For a decade, selling AI to big companies was a slog: months of convincing, months of data cleaning, and months of “proof of concept” trials that often went nowhere. Palantir’s 137% surge in U.S. commercial revenue proves that era is over. CEO Alex Karp calls it “commodity cognition.” The AI models themselves (the LLMs) are becoming cheap utilities. The value has shifted entirely to the application layer - actually getting the model to do work in a factory or a supply chain. Companies aren’t “testing” AI anymore; they are panic-buying infrastructure because they realize a raw model is useless without a nervous system to control it.
The “Rule of 40” on Steroids
In software investing, the “Rule of 40” (Revenue Growth + Profit Margin) is the gold standard for a healthy company. A score of 40% is great. Palantir just hit 127%.
This is absurd. It signals a fundamental breakage in the traditional tradeoff between growth and profitability. Usually, to grow 70%, you have to burn cash like crazy on sales and marketing. Palantir is growing that fast while expanding margins (adjusted operating margin hit 57%).
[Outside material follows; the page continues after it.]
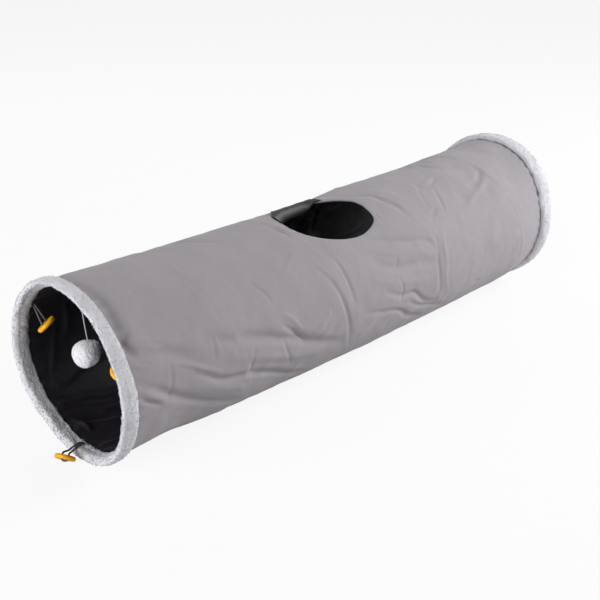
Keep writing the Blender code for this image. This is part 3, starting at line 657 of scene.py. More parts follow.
def drawn_tube(name, path, radius, sides, spun=None, cyclic=False):
    """A tube drawn along a path. spun(along, around) gives the strands' relief as a share of the radius."""
    path = np.asarray(path, float)
    ahead = np.roll(path, -1, 0) - np.roll(path, 1, 0)
    if not cyclic:
        ahead[0] = path[1] - path[0]
        ahead[-1] = path[-1] - path[-2]
    ahead /= np.linalg.norm(ahead, axis=1)[:, None]
    side = np.cross(ahead[0], (0.3, 0.5, 0.8))
    sideways = []
    for direction in ahead:
        side = side - direction * (side @ direction)
        side = side / np.linalg.norm(side)
        sideways.append(side)
    sideways = np.array(sideways)
    upwards = np.cross(ahead, sideways)
    steps = np.linalg.norm(np.diff(path, axis=0), axis=1)
    along = np.concatenate([[0], np.cumsum(steps)])[:, None]
    around = (np.arange(sides) / sides * math.tau)[None, :]
    relief = np.zeros((len(path), sides)) if spun is None else spun(along, around)
    reach = radius * (1 + relief)
    rings = (path[:, None, :] + (reach * np.cos(around))[..., None] * sideways[:, None, :]
             + (reach * np.sin(around))[..., None] * upwards[:, None, :])
    made = skinned(name, rings, cyclic)
    keep_values(made, "strands", relief)
    return made


wire_finish, inputs, thread = new_finish("spring_steel", {"Metallic": 1.0, "IOR": 2.4})
marks = grain(thread, place_on(thread), 900)
feed(inputs, Base_Color=dyed(thread, marks, (0.36, 0.36, 0.37), (0.55, 0.55, 0.56)),
     Roughness=0.25 + marks * 0.2, Normal=raised(thread, marks, 0.00002))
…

The non-obvious insight? Palantir’s “Bootcamps” have replaced the traditional sales cycle. Instead of a salesperson buying steak dinners for CIOs, engineers show up, build a working product in 10 hours, and the customer signs a contract the next day. They have successfully productized the sales process itself.
The “N of 1” Moat
Finally, look at the guidance. They are projecting 61% growth for 2026. Most software companies guide conservatively to “beat and raise.” Palantir is effectively telling the market, “We have no competition.”
Karp’s claim that they are an “N of 1” (a market of one) sounds arrogant, but the data backs it up. While other SaaS companies are scrambling to add AI “copilots” to existing tools, Palantir built the operating system first and is now just plugging AI into it. They aren’t an AI company; they are a legacy data plumbing company that accidentally built the perfect housing for the AI revolution ten years too early. Now, the market has finally caught up to them.